Provided information:
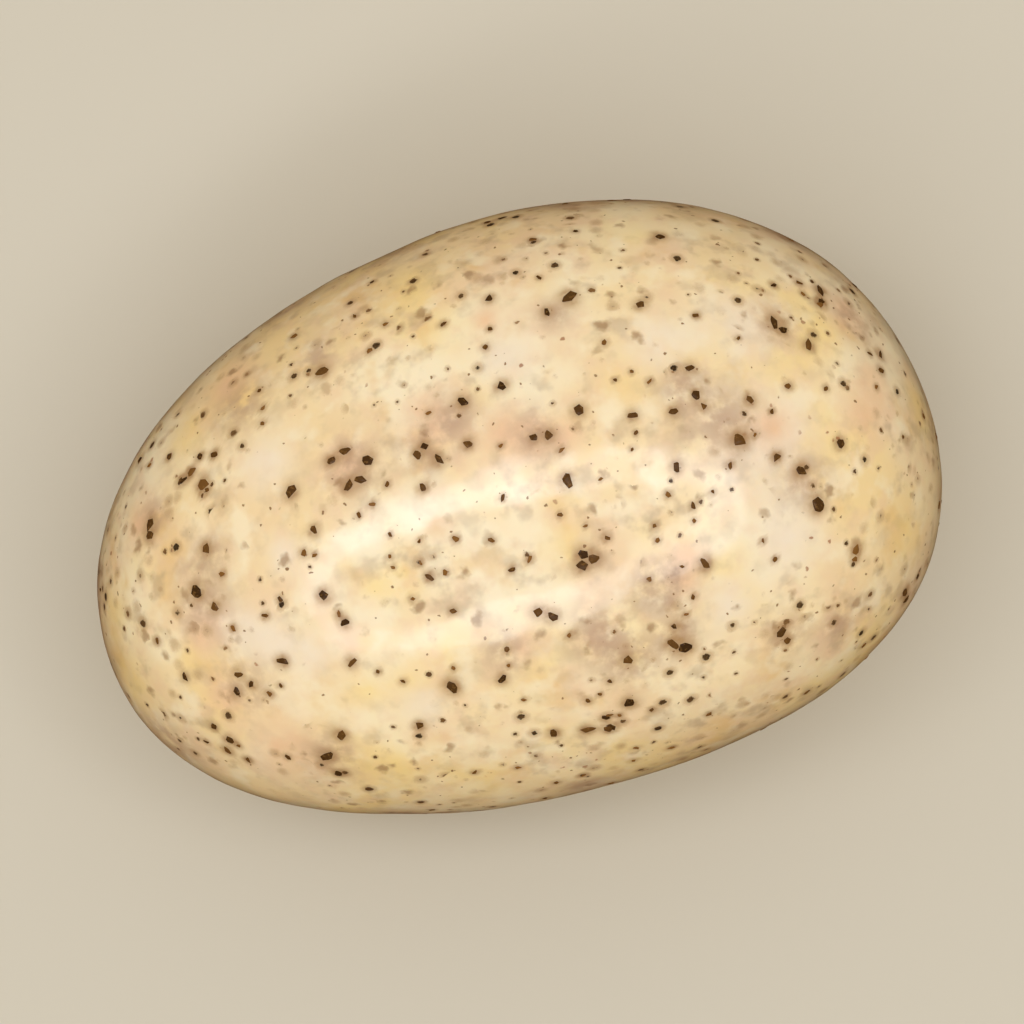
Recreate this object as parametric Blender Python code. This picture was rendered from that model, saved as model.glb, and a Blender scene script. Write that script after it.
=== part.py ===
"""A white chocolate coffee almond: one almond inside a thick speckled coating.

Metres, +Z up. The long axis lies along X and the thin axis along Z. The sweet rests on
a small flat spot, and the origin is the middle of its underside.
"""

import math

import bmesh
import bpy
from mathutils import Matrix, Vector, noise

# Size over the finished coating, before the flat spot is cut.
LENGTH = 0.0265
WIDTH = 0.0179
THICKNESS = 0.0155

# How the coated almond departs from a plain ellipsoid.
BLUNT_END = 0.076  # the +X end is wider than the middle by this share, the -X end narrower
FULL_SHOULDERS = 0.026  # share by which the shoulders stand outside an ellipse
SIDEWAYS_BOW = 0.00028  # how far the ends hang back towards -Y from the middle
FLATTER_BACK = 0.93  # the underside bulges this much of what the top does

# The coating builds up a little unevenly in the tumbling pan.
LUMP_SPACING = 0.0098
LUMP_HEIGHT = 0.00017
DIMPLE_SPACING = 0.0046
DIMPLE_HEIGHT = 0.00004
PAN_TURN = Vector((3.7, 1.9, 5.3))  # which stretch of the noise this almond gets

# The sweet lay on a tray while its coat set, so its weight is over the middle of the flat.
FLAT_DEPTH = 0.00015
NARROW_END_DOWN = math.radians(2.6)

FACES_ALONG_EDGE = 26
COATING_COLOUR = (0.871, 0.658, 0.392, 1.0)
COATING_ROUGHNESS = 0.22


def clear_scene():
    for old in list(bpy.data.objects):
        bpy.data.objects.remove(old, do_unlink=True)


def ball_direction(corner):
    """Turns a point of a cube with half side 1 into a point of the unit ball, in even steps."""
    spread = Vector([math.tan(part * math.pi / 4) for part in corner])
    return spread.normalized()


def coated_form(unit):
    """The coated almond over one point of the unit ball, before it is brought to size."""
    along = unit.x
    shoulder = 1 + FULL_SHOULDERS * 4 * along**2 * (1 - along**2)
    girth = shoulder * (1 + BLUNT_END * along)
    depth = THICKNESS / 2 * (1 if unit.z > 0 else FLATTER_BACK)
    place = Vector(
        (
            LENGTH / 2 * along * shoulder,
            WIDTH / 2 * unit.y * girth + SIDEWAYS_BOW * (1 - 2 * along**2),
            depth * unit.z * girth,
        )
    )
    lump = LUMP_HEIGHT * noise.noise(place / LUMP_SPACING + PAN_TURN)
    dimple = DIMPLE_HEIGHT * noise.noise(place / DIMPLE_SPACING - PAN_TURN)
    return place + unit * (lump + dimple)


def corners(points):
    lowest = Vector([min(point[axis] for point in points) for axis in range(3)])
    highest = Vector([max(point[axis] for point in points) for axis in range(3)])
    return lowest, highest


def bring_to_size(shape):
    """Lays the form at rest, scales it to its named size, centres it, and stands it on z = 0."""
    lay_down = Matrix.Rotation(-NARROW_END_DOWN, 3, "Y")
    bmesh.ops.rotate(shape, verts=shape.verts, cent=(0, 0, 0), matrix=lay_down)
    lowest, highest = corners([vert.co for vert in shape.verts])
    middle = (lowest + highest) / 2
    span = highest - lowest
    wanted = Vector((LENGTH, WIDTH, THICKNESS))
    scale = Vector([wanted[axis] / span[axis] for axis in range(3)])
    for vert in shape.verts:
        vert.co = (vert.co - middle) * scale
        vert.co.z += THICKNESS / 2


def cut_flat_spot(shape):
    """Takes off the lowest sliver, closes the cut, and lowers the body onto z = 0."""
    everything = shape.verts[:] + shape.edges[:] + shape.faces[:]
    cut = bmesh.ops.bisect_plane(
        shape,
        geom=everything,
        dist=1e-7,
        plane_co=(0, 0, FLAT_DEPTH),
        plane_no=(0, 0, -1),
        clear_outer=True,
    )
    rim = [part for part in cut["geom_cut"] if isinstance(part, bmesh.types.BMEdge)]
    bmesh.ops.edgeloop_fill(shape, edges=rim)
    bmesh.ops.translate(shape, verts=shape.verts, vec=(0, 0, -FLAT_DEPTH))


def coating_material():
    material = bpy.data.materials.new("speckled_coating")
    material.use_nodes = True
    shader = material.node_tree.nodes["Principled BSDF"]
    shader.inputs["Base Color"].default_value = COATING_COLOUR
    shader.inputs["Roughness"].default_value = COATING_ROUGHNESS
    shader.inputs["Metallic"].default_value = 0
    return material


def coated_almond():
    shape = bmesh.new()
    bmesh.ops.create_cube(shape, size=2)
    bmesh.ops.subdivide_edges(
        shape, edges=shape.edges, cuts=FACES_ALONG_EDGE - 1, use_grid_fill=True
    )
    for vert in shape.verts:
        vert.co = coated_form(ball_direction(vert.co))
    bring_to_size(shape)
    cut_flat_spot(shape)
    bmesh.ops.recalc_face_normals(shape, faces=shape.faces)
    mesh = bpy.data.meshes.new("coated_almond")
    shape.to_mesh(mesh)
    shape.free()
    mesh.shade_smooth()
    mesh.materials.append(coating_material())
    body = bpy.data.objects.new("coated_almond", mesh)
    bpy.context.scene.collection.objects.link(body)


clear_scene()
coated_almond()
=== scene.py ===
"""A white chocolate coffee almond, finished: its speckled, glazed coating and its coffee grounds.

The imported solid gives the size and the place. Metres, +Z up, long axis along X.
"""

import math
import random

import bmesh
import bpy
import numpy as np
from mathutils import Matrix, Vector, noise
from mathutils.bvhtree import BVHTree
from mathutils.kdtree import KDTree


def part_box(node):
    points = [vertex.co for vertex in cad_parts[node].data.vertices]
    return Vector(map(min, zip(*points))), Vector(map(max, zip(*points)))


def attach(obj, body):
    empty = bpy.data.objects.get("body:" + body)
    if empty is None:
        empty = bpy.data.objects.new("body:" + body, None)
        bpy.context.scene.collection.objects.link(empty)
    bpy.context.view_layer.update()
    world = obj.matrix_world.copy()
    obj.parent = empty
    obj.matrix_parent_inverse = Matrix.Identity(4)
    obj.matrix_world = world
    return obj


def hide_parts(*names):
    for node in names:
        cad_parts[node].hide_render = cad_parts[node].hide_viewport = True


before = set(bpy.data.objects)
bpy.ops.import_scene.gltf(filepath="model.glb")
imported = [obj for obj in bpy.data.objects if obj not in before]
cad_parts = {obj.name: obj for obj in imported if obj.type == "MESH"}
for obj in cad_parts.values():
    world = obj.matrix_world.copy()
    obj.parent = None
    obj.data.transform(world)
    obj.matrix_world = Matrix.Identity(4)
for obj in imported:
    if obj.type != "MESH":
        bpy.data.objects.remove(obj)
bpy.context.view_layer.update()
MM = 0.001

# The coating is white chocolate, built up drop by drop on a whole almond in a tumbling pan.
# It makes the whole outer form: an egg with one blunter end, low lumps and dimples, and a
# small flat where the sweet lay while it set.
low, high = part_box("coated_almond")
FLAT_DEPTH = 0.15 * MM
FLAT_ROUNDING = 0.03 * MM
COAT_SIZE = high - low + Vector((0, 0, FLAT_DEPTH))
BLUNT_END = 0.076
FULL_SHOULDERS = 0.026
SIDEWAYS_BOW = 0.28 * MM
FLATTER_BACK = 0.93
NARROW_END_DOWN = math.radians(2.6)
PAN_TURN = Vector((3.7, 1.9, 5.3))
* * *
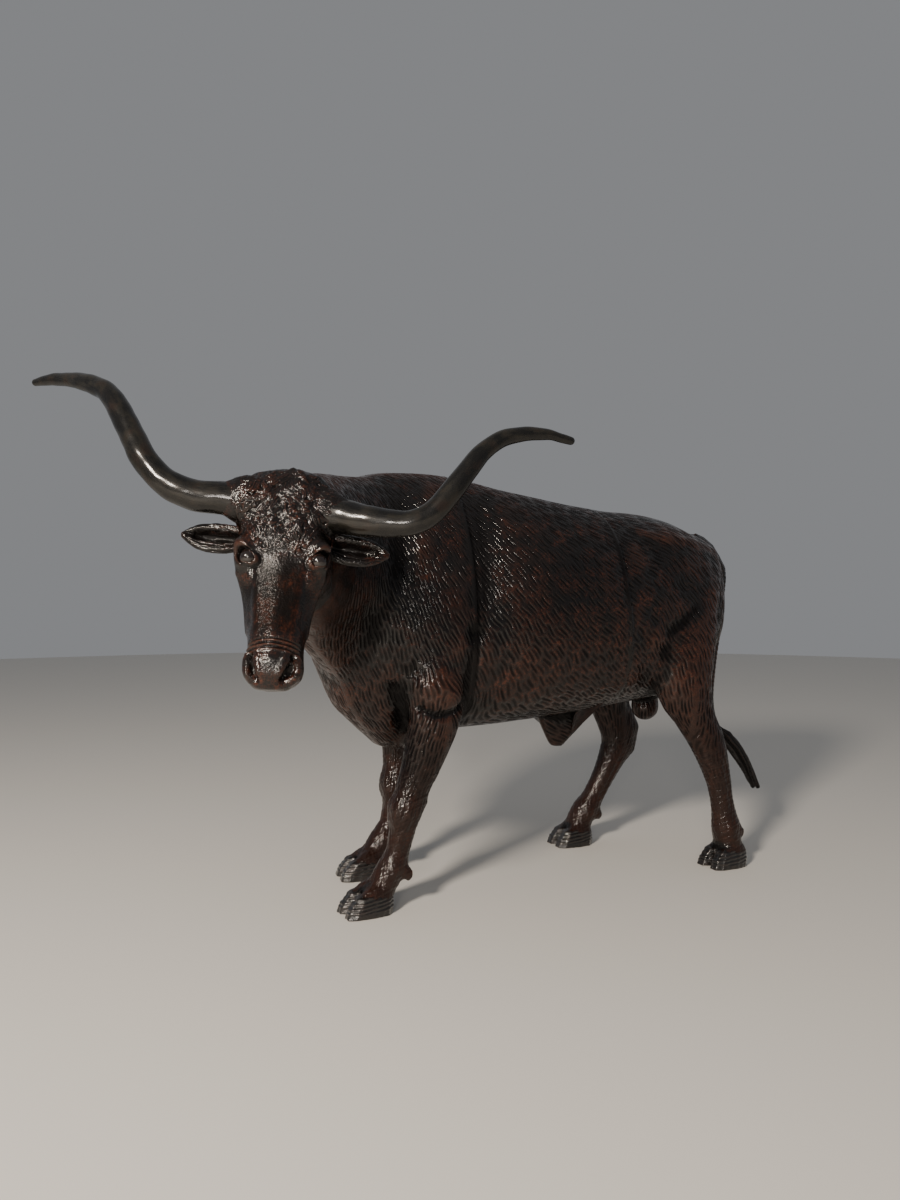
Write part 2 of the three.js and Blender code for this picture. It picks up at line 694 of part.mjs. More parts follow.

Problem details:
Take the line that contains "shape.free()", the line that contains "before = set(bpy.data.objects)", and all lines between, and give them again exactly; include no other line.

Response:
    shape.free()
    mesh.shade_smooth()
    mesh.materials.append(coating_material())
    body = bpy.data.objects.new("coated_almond", mesh)
    bpy.context.scene.collection.objects.link(body)


clear_scene()
coated_almond()
=== scene.py ===
"""A white chocolate coffee almond, finished: its speckled, glazed coating and its coffee grounds.

The imported solid gives the size and the place. Metres, +Z up, long axis along X.
"""

import math
import random

import bmesh
import bpy
import numpy as np
from mathutils import Matrix, Vector, noise
from mathutils.bvhtree import BVHTree
from mathutils.kdtree import KDTree


def part_box(node):
    points = [vertex.co for vertex in cad_parts[node].data.vertices]
    return Vector(map(min, zip(*points))), Vector(map(max, zip(*points)))


def attach(obj, body):
    empty = bpy.data.objects.get("body:" + body)
    if empty is None:
        empty = bpy.data.objects.new("body:" + body, None)
        bpy.context.scene.collection.objects.link(empty)
    bpy.context.view_layer.update()
    world = obj.matrix_world.copy()
    obj.parent = empty
    obj.matrix_parent_inverse = Matrix.Identity(4)
    obj.matrix_world = world
    return obj


def hide_parts(*names):
    for node in names:
        cad_parts[node].hide_render = cad_parts[node].hide_viewport = True


before = set(bpy.data.objects)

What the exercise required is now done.